During the reporting period, the government reported investigating 35 suspected cases of trafficking but only 10 sex trafficking cases. The number of convictions in such cases decreased from last year.

Chou Bun Eng, secretary of state at the Ministry of Interior, said Cambodia is trying to curb the practice of trafficking.

“We have laws, policies, action plans, national and inter-ministerial mechanisms and cooperation with civil society and involved countries to combat human trafficking,” he said. “I believe our efforts have not declined, as we always deem it as our priority.”

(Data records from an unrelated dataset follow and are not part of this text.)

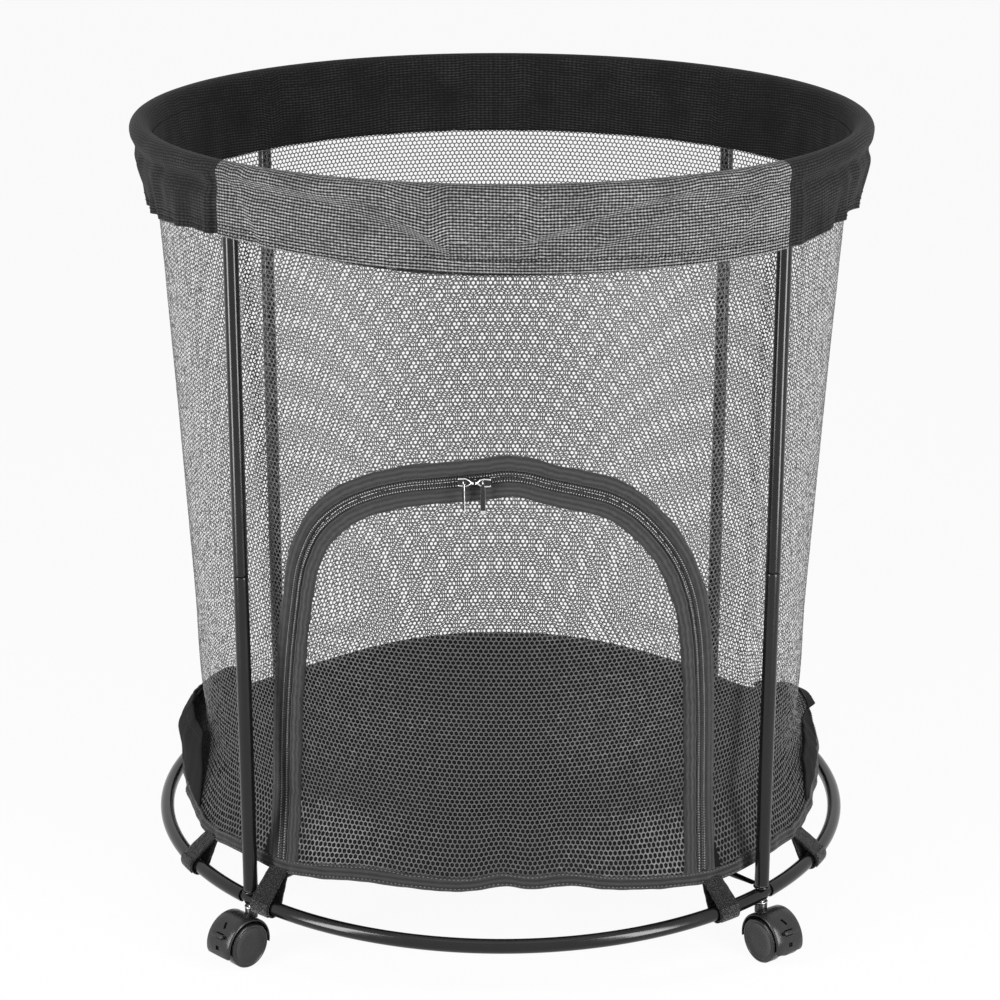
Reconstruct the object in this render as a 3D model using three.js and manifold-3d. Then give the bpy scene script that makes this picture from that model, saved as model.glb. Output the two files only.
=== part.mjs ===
// Round ball cart: a tube frame on four twin-wheel casters that holds a mesh bag with a zipped door.
// Millimetres, +Z up. The origin is on the floor under the middle of the frame, and the door faces -Y.
// An azimuth is an angle in degrees seen from above: 0 at the front (-Y), 90 on the right (+X).

import * as THREE from "three";
import { mergeVertices } from "three/addons/utils/BufferGeometryUtils.js";
import Module from "manifold-3d";

// Frame
const RING_R = 300;
const TUBE_D = 12;
const TUBE_WALL = 1.2;
const FRAME_RISE = 610;
const POST_AZIMUTH = 45;
const SOCKET_START = 9;
const SPIGOT_LENGTH = 33;
const SPIGOT_ROOT = 4;
const NECK_LENGTH = 8;
const POST_SPLIT = 285;
const POST_SPIGOT = 45;
const POST_PLUG = 20;
const STUB_LENGTH = 40;

// Cross rods under the bag
const ROD_D = 5;
const EAR_THICK = 1.5;
const EAR_D = 14;
const EAR_BAR_WIDTH = 7;
const EAR_BAR_LENGTH = 13;

// Casters
const WHEEL_D = 38;
const WHEEL_WIDTH = 10.5;
const WHEEL_EDGE = 1.3;
const WHEEL_SKIN = 1.2;
const CASTER_TRAIL = 15;
const COLLAR_RISE = 2.5;
const HOOD_CLEAR = 2.4;
const HOOD_SKIN = 1.6;
const HOOD_HALF_WIDTH = 14.2;
const HOOD_FRONT_DROP_DEG = 10;
const HOOD_BACK_DROP_DEG = 15;
const WEB_HALF_WIDTH = 4.2;
const WEB_BACK_DEG = 68;
const WEB_HUB_R = 7;
const COLLAR_D = 10.5;
const STEM_PIN_D = 5;
const STEM_PIN_DEPTH = 20;
const STEM_FLANGE_D = 11.2;
const STEM_FLANGE_THICK = 1.2;
const BOLT_D = 6;
const BOLT_END_GAP = 2;
const AXLE_D = 4;
const FRONT_RIGHT_SWIVEL_DEG = -10;

// Brake pedals on the front casters
const PEDAL_DEG = 30;
const PEDAL_PIVOT_R = 15.5;
const PEDAL_BARREL_D = 5;
const PEDAL_NECK_THICK = 2.4;
const PEDAL_NECK_HALF_WIDTH = 3.6;
const PEDAL_TAB_HALF_WIDTH = 6.8;
const PEDAL_TAB_LENGTH = 4;
const PEDAL_TAB_THICK = 3;
const PEDAL_TRAVEL_DEG = 10;
const WINDOW_DEG = 4;
const WINDOW_SIZE = 3;
const SLIT_DEG = 58;
const SLIT_LENGTH = 5;
const SLIT_WIDTH = 2;

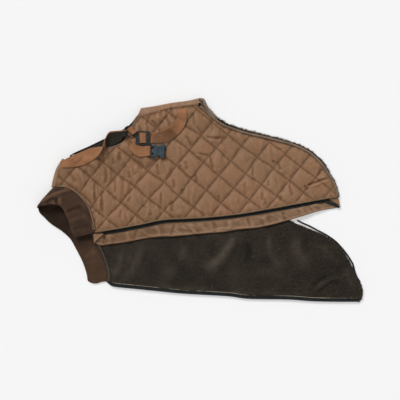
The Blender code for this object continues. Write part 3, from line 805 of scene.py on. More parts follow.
@dataclass(frozen=True)
class Hard(Finish):
    """Moulded plastic or coated metal with light handling marks."""

    base: str = "34434A"
    worn: str = "5C6C72"

    def dress(self, tree: Tree, shader: bpy.types.Node) -> None:
        """Mould texture, and scuffs that are lighter and duller."""
        place = tree.place()
        scuff = tree.span(tree.mottle(place, 90.0, 1500.0), 0.55, 0.95)
        tree.feed(shader.inputs["Base Color"], tree.tint(self.base, scuff, 0.5, self.worn))
        tree.feed(shader.inputs["Roughness"],
                  tree.math("ADD", tree.math("MULTIPLY", scuff, 0.2), self.roughness))
        tree.feed(shader.inputs["Normal"],
                  tree.bump(tree.noise(place, 3500.0, 2), 0.00012, 0.35))


class Slot(Enum):
    """The record's material slots."""

    QUILTED = "quilted_cloth"
    PLUSH = "plush"
    KNIT = "rib_knit"
    WEBBING = "webbing"
    PIPING = "piping_cloth"
    ZIP = "zip_black"
    PLASTIC = "black_plastic"
    METAL = "dark_metal"
    ELASTIC = "elastic"


OUTER = QuiltedCloth("outer_cloth_quilted", roughness=0.5, sheen=0.05, specular=0.18, paints_shade_and_highlight=True)
OUTER_FAR = replace(OUTER, name="outer_cloth_far_half", paints_shade_and_highlight=False)
OUTER_PLAIN = replace(OUTER_FAR, name="outer_cloth_plain", quilted=False)
OUTER_FLAP = replace(OUTER, name="outer_cloth_flap", quilted=False, base="775941", warm="806048",
                     olive="68533A")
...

The report put neighboring Thailand as a Tier 3 country, a significant downgrade, due in part to practices of forced labor in its fishing industry, where many poor Cambodians end up.

Cambodians are also at risk of sex trafficking, domestic servitude and beggar rings, or forced labor in agriculture and industry. Children are at risk, too, with forged documents that falsify their ages, facilitating trafficking, the report says.

Cambodia has been a Tier 2 watch list country for years, with little change.

Ny Chakrya, lead investigator for the rights group Adhoc, says the report has become a “weak” alert that the government does not take seriously.

Other Tier 2 countries include Brunei, Singapore and Vietnam. Joining Thailand on the Tier 3 list was Malaysia, another major destination country for trafficked Cambodians.

Yem Ponharith, a spokesman for the opposition Cambodia National Rescue Party, said human trafficking in Cambodia remains “a serious issue, which reflect systematic corruption in society.”